“The kingdom of heaven is like . . .” Matthew 13:31
Jesus’ words are a great encouragement; for those of us who belong to small and traditional churches, who sometimes become discouraged, who sometimes wonder about the future, they are a great encouragement. Jesus tells us that things that are small and the ordinary and the diverse and old can be used to build the kingdom of heaven.
Jesus tells us that big things can can from small things. In Saint Matthew Chapter 13 Verses 31-32, he tells his listeners, “The kingdom of heaven is like a mustard seed that someone took and sowed in his field; it is the smallest of all the seeds, but when it has grown it is the greatest of shrubs and becomes a tree, so that the birds of the air come and make nests in its branches”. Jesus is saying that it is not how something starts out that matters, it is how it finishes.
How we finish depends on us. The mustard seed is taken and sown in the field, in order that it may grow. Are we prepared to move from where we are and perhaps have to face unfamiliar things in order that our church can be part of the kingdom of heaven? “The birds of the air come and make nests in its branches,” the mustard seed becomes a shrub that hosts those who are unfamiliar; if our church is like a mustard seed, how ready are we to welcome newcomers and strangers? Don’t we prefer our own company, don’t we prefer being among those whom we know? If we continue that way, how shall the tree grow?
Small things can bring big changes.
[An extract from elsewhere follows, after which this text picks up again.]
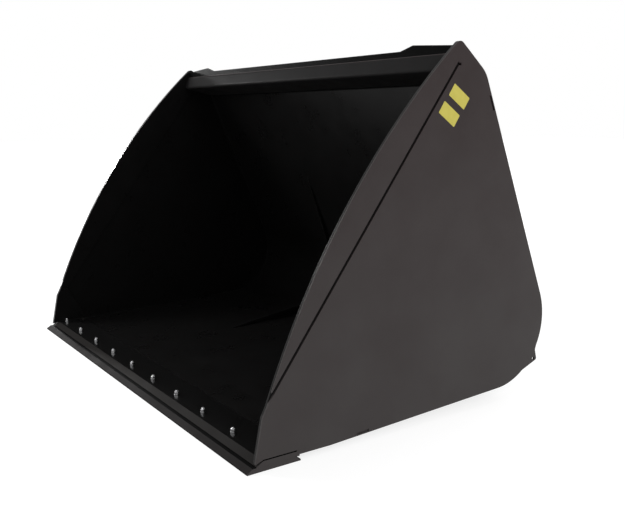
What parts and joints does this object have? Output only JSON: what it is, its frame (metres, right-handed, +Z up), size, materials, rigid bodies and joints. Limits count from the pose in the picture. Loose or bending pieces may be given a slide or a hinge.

In Verse 33, Jesus says,”The kingdom of heaven is like yeast that a woman took and mixed in with three measures of flour until all of it was leavened”. The small amount of yeast can leaven the large amount of dough. Our task is to be like yeast, to change things, our task is to have the confidence to believe that in our own small ways we can build up the kingdom of heaven.
Big things can come from small things and precious things can come from ordinary things. Jesus uses two examples of people searching for precious possessions in Verses 44-46, “The kingdom of heaven is like treasure hidden in a field, which someone found and hid; then in his joy he goes and sells all that he has and buys that field. Again, the kingdom of heaven is like a merchant in search of fine pearls; on finding one pearl of great value, he went and sold all that he had and bought it”.
Jesus is saying to his listeners that the kingdom of heaven is so precious that they should be prepared to give up everything else in order to be part of it. Yet it may not be obvious to see, the treasure in the field is found, and hidden in order that the finder can devote himself to buying the field. Jesus would say to us that the kingdom of heaven is among us, but how ready are we to devote our whole selves to the kingdom?
The merchant finds the pearl of great price and he sets aside all the ordinary things in his life in order to have that pearl, which for him has become the most precious thing of all. If the kingdom of heaven is like that pearl, how ready are we to give up everything else for the sake of the kingdom? Jesus is not saying that the kingdom of heaven is like something easily achieved; he is saying there needs to be sacrifice, sometimes the sacrifice of all we have.
Big things from little things, precious things through giving up ordinary things, Jesus then tells his listeners that the kingdom of heaven can be one thing gathered in from many and diverse things. In Verses 47-48, he says, “Again, the kingdom of heaven is like a net that was thrown into the sea and caught fish of every kind; when it was full, they drew it ashore, sat down, and put the good into baskets but threw out the bad”.
The kingdom of heaven is not one kind of fish; the net catches fish of every kind. The fish are not sorted by species, they are sorted by whether they are good or bad. Jesus is giving a word of warning; heaven does not come through being a member of a particular group, it comes from being judged on how we have responded to him. There is always a temptation, particularly in traditional churches like our own, to feel that our place in the kingdom of heaven is guaranteed by our church membership – it is not. In the parable, the bad, whatever sort they might be, are thrown out. The parable is a warning to us.
Big things from small things; precious things from ordinary things; one thing from many things; and new things from old things. Jesus questions his listeners in Verses 51-52, “Have you understood all this?’ They answered, ‘Yes.’ And he said to them, ‘Therefore every scribe who has been trained for the kingdom of heaven is like the master of a household who brings out of his treasure what is new and what is old.’
For a small and traditional church, these are reassuring words, not only are we offered the chance to be like the mustard seed, to seek the kingdom as something precious, to be part of the catch, but the master of the household has in his treasure things both new and old. The scribes were those who preserved the Scriptures and the traditions; Scripture and tradition are part of the treasure of the household of God.
We have a contribution to make to the kingdom, as church members encouraging the the church to grow as the mustard seed; as committed Christians, seeking the kingdom before all things; as those caught in the net of the kingdom, who will be sorted on the day of judgement; and as people of Scripture and tradition who offer old treasure to with the new.
The kingdom of heaven is like many things. May we, by God’s grace, be part of it.